── Data lines ──
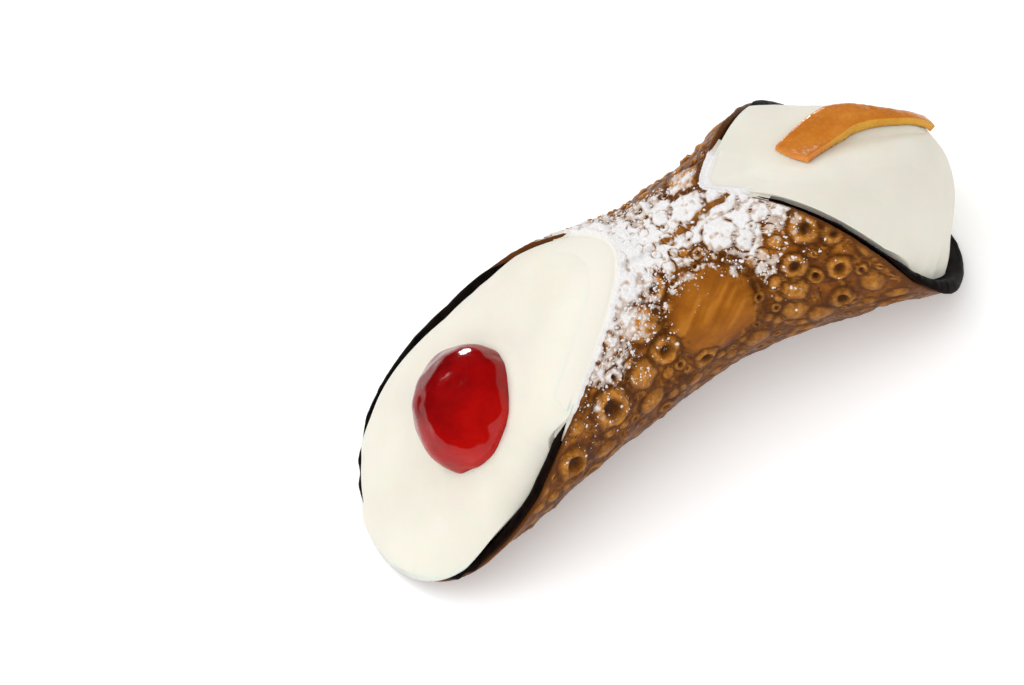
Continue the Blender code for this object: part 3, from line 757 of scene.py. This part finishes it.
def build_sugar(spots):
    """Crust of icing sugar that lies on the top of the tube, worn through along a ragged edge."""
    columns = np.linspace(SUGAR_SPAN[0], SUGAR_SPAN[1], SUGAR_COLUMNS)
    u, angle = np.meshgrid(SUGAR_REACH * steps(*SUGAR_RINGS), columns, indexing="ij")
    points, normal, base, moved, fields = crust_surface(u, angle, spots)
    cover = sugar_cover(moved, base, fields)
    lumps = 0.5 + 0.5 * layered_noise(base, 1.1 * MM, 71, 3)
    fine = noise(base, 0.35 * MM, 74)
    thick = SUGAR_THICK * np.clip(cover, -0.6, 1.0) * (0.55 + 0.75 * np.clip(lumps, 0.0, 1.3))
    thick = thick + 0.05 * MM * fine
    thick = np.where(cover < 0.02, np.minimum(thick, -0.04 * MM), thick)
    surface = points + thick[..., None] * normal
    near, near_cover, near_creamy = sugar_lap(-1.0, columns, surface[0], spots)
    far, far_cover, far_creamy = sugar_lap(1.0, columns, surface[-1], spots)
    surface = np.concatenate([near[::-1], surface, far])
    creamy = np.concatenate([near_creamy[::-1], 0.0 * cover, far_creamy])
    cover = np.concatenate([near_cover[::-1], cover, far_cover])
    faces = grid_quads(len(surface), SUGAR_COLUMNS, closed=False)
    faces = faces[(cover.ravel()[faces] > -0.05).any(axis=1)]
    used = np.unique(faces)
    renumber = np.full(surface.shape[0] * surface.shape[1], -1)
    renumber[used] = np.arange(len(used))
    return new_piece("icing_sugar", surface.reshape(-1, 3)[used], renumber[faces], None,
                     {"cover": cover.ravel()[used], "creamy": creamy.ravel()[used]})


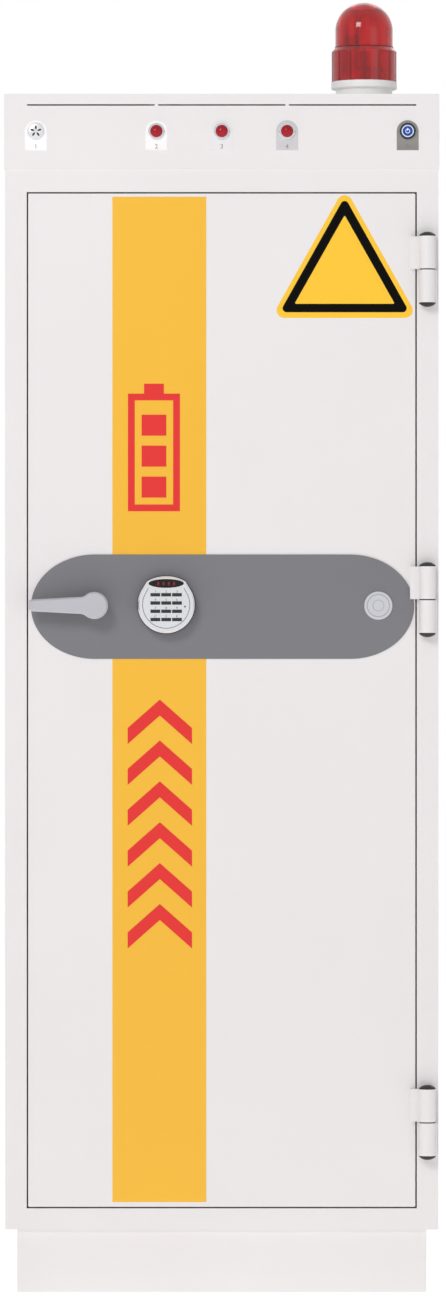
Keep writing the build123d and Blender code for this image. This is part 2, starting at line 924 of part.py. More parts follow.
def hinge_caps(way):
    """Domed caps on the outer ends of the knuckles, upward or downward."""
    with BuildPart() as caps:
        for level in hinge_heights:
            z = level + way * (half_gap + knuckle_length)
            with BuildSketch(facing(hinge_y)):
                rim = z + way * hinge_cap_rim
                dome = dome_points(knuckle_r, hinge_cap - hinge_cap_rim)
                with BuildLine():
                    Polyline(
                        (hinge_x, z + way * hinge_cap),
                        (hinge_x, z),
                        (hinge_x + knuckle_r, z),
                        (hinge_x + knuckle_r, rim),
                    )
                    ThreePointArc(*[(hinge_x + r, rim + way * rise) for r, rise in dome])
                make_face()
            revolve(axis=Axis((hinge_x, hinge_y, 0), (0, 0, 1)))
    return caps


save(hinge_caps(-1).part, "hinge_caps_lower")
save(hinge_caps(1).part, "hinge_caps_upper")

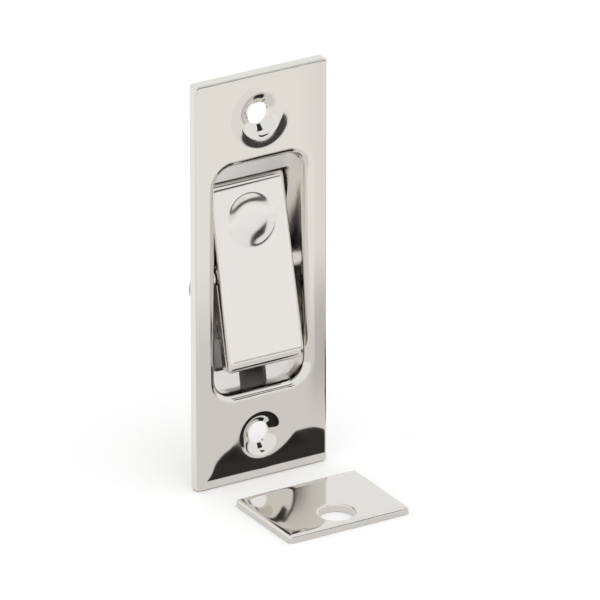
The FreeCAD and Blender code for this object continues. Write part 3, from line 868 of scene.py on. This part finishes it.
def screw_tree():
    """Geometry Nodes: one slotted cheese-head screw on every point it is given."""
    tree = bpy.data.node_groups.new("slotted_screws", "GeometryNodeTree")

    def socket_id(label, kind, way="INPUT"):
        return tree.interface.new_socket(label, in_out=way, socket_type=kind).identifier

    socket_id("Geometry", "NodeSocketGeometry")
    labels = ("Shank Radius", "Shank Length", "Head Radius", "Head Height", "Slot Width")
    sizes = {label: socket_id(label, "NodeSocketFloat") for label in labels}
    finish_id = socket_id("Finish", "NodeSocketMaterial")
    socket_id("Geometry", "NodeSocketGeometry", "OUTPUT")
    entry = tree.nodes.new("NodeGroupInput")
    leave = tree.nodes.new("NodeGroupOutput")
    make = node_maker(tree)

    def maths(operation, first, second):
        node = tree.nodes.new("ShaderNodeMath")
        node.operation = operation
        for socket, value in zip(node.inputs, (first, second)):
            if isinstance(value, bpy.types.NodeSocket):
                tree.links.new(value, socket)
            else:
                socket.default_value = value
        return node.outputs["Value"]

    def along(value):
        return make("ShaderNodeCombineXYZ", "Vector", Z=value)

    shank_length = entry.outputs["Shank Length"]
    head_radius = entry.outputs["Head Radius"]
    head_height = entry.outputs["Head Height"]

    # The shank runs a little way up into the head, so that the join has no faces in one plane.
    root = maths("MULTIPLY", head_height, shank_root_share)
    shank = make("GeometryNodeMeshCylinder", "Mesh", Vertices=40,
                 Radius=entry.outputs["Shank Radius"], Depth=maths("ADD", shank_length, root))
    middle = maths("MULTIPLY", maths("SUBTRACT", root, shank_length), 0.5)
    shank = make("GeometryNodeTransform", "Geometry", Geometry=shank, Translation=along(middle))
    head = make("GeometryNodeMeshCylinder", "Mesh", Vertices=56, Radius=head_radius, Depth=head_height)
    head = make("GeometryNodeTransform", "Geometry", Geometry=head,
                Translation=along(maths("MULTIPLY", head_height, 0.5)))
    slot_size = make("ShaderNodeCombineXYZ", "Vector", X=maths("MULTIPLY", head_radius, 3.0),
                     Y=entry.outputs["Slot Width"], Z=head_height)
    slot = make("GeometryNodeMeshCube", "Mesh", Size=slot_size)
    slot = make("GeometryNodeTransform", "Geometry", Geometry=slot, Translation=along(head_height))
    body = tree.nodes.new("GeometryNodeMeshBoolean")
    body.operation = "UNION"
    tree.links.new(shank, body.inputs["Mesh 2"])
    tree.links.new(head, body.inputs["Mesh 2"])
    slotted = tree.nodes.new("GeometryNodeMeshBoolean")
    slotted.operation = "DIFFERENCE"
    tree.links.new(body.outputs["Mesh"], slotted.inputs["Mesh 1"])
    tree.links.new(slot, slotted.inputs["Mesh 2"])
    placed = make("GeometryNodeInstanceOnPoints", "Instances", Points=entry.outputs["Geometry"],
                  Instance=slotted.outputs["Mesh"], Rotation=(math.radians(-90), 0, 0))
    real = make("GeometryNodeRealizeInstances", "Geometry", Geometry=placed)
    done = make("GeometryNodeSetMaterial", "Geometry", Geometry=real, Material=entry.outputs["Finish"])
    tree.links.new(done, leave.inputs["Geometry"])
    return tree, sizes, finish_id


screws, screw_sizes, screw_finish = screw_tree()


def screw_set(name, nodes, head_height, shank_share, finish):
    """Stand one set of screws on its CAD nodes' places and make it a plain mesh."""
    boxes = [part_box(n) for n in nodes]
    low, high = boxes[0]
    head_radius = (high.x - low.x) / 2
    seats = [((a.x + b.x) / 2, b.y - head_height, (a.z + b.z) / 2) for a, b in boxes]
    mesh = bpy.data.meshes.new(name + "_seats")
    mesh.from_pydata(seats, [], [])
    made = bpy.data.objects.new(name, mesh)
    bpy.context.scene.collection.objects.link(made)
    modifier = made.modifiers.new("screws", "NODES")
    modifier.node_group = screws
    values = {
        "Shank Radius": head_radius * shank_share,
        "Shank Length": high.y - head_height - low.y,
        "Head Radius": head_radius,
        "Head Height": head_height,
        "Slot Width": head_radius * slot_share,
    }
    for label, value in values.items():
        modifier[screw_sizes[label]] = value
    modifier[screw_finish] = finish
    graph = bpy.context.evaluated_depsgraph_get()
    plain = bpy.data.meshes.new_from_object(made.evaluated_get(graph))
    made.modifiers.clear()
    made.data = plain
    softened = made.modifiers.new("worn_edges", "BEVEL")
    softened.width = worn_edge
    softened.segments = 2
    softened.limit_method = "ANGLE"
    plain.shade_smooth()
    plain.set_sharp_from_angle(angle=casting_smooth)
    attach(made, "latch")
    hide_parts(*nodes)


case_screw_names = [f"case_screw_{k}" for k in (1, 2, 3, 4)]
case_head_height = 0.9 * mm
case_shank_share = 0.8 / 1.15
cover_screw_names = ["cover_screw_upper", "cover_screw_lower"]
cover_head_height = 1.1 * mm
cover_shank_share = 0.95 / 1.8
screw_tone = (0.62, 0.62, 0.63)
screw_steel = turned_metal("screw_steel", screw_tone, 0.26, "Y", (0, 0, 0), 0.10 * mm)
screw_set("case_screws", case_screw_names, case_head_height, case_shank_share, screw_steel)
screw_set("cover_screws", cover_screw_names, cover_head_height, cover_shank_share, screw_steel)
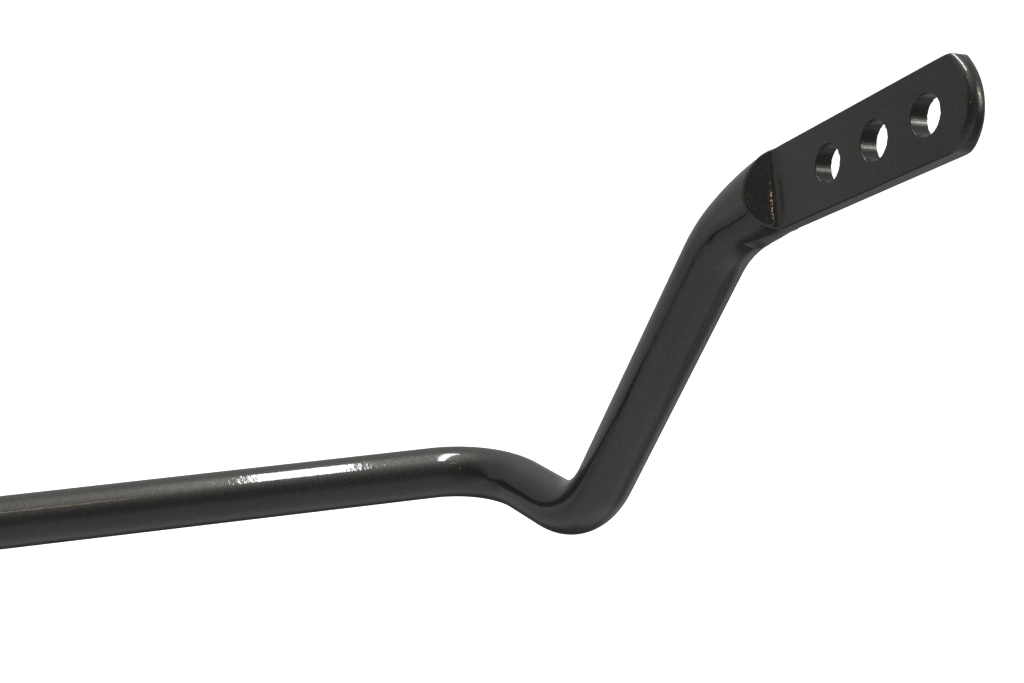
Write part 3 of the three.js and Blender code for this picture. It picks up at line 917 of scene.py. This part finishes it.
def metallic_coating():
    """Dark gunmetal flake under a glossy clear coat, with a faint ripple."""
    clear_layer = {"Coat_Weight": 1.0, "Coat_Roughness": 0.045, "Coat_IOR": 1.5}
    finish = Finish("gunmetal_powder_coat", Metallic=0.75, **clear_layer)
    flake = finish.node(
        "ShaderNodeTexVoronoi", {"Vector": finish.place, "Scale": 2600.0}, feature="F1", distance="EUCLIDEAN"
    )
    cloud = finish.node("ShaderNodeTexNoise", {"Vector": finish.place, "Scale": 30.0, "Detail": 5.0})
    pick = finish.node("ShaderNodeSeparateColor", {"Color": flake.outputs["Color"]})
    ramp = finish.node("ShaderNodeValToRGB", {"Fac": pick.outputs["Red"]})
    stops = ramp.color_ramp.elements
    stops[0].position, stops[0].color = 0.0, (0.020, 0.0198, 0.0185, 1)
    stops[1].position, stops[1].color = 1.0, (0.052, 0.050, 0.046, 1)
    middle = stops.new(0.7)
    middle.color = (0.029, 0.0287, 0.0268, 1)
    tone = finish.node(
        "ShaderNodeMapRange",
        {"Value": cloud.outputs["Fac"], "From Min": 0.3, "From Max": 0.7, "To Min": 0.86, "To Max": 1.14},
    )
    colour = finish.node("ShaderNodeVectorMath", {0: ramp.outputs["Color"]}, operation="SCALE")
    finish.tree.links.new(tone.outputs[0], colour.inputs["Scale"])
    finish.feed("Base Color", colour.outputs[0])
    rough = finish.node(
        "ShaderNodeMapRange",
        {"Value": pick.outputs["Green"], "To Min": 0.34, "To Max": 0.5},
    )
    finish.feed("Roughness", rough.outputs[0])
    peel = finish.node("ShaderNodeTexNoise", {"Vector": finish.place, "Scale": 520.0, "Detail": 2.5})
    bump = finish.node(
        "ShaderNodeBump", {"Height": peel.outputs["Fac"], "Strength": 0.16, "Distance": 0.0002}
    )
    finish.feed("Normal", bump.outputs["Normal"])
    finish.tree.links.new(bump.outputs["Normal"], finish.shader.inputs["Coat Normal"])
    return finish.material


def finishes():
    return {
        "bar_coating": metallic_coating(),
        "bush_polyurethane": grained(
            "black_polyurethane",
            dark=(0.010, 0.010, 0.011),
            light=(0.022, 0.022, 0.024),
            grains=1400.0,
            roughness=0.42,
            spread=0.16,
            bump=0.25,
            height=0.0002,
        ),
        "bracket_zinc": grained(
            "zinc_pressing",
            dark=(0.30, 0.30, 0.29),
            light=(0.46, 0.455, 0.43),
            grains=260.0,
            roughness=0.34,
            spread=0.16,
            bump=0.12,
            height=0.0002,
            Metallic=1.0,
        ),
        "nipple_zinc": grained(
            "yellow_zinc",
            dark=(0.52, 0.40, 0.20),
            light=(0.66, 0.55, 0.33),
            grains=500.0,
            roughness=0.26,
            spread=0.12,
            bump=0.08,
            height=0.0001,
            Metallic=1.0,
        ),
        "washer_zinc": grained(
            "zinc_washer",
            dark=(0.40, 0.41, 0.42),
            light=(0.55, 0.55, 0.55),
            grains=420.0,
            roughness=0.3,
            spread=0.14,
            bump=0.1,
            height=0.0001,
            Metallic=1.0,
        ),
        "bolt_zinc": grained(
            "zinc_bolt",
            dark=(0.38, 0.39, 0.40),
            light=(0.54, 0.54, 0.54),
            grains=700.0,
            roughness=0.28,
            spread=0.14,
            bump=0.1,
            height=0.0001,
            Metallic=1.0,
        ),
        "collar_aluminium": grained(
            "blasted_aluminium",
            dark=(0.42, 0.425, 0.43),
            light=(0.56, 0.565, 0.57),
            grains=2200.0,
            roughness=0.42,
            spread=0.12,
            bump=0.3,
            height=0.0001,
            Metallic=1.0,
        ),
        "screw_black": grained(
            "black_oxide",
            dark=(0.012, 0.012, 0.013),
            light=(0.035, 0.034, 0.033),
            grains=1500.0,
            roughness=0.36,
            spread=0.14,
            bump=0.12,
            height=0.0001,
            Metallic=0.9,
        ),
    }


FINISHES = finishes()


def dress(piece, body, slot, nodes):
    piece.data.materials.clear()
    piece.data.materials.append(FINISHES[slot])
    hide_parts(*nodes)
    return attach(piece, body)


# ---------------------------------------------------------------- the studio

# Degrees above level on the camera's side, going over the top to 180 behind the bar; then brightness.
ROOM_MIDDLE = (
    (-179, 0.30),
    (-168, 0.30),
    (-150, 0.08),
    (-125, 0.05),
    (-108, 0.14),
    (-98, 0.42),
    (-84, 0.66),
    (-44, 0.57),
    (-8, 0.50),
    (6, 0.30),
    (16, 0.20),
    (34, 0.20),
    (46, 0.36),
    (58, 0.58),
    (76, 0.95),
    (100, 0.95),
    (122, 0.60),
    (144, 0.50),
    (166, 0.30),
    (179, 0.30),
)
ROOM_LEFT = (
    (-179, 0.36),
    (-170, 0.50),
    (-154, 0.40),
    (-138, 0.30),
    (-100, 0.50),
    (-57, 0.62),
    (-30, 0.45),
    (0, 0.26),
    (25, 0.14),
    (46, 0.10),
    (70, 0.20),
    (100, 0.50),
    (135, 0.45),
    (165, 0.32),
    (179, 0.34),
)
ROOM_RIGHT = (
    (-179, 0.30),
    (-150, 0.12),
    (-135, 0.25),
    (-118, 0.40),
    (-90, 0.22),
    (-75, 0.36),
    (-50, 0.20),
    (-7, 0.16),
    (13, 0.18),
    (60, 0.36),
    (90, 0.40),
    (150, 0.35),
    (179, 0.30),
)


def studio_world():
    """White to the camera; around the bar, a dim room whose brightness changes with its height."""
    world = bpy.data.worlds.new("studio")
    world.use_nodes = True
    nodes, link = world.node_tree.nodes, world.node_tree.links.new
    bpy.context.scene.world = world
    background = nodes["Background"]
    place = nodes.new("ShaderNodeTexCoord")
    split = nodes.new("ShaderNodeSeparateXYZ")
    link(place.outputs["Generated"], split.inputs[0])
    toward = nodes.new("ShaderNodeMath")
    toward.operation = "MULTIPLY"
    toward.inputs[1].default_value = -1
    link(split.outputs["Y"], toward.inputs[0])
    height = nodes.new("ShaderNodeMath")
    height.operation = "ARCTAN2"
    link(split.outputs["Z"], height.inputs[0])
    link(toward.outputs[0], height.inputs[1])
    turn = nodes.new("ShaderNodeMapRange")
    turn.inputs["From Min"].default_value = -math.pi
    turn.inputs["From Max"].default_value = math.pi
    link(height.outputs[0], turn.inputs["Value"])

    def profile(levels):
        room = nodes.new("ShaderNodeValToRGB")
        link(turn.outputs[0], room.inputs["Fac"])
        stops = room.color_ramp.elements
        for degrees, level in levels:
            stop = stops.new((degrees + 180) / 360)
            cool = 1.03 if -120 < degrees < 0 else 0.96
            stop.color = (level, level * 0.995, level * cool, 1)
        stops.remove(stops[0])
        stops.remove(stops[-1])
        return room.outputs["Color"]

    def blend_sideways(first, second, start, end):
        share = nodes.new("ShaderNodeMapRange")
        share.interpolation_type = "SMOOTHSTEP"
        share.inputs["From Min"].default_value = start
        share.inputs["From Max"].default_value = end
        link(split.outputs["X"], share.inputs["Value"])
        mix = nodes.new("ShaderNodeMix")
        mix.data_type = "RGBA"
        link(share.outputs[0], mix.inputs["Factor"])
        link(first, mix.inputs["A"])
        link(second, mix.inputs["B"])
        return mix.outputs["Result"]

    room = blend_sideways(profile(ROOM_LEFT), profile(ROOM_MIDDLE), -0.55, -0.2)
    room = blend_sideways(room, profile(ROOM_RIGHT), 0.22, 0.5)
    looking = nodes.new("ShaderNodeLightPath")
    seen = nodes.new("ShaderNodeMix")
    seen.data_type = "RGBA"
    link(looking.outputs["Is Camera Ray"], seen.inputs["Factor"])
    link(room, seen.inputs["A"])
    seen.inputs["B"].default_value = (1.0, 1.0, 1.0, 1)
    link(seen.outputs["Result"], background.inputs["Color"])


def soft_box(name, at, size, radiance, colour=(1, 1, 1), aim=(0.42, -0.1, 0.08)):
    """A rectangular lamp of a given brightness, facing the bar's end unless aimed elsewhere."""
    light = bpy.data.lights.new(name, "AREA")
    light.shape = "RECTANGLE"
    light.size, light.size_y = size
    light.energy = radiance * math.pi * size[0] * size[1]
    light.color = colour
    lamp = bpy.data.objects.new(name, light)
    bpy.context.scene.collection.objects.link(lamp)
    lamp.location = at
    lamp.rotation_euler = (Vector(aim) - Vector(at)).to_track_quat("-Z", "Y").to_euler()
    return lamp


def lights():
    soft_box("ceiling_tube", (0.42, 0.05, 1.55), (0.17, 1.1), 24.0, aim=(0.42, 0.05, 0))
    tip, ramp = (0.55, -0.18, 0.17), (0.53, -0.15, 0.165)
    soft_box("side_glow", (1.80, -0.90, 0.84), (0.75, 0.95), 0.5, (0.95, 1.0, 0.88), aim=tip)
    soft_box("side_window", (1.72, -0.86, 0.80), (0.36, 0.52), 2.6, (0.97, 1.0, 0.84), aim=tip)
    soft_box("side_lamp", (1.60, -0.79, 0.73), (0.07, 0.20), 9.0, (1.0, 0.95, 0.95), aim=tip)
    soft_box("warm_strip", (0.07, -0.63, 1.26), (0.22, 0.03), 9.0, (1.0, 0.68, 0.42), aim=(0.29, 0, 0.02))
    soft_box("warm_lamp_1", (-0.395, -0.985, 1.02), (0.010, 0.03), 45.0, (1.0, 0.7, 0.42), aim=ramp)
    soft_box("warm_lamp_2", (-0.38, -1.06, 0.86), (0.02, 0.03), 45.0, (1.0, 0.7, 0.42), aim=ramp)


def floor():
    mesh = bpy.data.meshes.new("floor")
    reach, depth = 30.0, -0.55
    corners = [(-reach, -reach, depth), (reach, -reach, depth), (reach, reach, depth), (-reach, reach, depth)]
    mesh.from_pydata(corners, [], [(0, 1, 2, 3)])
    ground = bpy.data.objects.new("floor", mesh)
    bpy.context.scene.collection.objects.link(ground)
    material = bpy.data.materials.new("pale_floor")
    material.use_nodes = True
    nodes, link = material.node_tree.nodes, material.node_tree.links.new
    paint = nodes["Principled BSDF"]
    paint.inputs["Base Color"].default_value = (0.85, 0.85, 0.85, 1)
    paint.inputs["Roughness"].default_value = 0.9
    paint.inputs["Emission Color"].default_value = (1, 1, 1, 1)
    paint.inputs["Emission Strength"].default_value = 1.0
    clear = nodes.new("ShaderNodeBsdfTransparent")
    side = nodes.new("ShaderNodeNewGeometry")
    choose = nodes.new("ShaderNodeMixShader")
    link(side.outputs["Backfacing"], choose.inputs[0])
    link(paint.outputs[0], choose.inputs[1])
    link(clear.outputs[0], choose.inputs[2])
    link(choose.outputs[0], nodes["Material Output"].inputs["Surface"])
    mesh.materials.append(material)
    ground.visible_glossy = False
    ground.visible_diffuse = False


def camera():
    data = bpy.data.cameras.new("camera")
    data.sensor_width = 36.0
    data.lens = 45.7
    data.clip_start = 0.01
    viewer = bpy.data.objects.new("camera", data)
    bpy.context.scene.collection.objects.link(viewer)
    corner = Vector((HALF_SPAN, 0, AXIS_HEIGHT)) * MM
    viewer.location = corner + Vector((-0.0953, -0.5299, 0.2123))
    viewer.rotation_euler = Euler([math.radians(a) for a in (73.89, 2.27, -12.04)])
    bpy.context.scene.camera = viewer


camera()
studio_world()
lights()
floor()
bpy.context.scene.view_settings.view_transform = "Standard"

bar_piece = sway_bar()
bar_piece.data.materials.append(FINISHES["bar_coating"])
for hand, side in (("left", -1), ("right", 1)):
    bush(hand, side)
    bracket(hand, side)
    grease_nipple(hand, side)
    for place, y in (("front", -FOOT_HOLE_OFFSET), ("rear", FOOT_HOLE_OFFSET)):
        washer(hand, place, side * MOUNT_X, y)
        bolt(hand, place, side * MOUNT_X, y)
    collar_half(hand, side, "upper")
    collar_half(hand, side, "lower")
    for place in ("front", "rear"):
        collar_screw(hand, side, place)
───
* To be done: Return nothing but the lines running from the line with "Write part 3 of" through the line with "return finish.material", exactly as they appear.

* Reply:
Write part 3 of the three.js and Blender code for this picture. It picks up at line 917 of scene.py. This part finishes it.
def metallic_coating():
    """Dark gunmetal flake under a glossy clear coat, with a faint ripple."""
    clear_layer = {"Coat_Weight": 1.0, "Coat_Roughness": 0.045, "Coat_IOR": 1.5}
    finish = Finish("gunmetal_powder_coat", Metallic=0.75, **clear_layer)
    flake = finish.node(
        "ShaderNodeTexVoronoi", {"Vector": finish.place, "Scale": 2600.0}, feature="F1", distance="EUCLIDEAN"
    )
    cloud = finish.node("ShaderNodeTexNoise", {"Vector": finish.place, "Scale": 30.0, "Detail": 5.0})
    pick = finish.node("ShaderNodeSeparateColor", {"Color": flake.outputs["Color"]})
    ramp = finish.node("ShaderNodeValToRGB", {"Fac": pick.outputs["Red"]})
    stops = ramp.color_ramp.elements
    stops[0].position, stops[0].color = 0.0, (0.020, 0.0198, 0.0185, 1)
    stops[1].position, stops[1].color = 1.0, (0.052, 0.050, 0.046, 1)
    middle = stops.new(0.7)
    middle.color = (0.029, 0.0287, 0.0268, 1)
    tone = finish.node(
        "ShaderNodeMapRange",
        {"Value": cloud.outputs["Fac"], "From Min": 0.3, "From Max": 0.7, "To Min": 0.86, "To Max": 1.14},
    )
    colour = finish.node("ShaderNodeVectorMath", {0: ramp.outputs["Color"]}, operation="SCALE")
    finish.tree.links.new(tone.outputs[0], colour.inputs["Scale"])
    finish.feed("Base Color", colour.outputs[0])
    rough = finish.node(
        "ShaderNodeMapRange",
        {"Value": pick.outputs["Green"], "To Min": 0.34, "To Max": 0.5},
    )
    finish.feed("Roughness", rough.outputs[0])
    peel = finish.node("ShaderNodeTexNoise", {"Vector": finish.place, "Scale": 520.0, "Detail": 2.5})
    bump = finish.node(
        "ShaderNodeBump", {"Height": peel.outputs["Fac"], "Strength": 0.16, "Distance": 0.0002}
    )
    finish.feed("Normal", bump.outputs["Normal"])
    finish.tree.links.new(bump.outputs["Normal"], finish.shader.inputs["Coat Normal"])
    return finish.material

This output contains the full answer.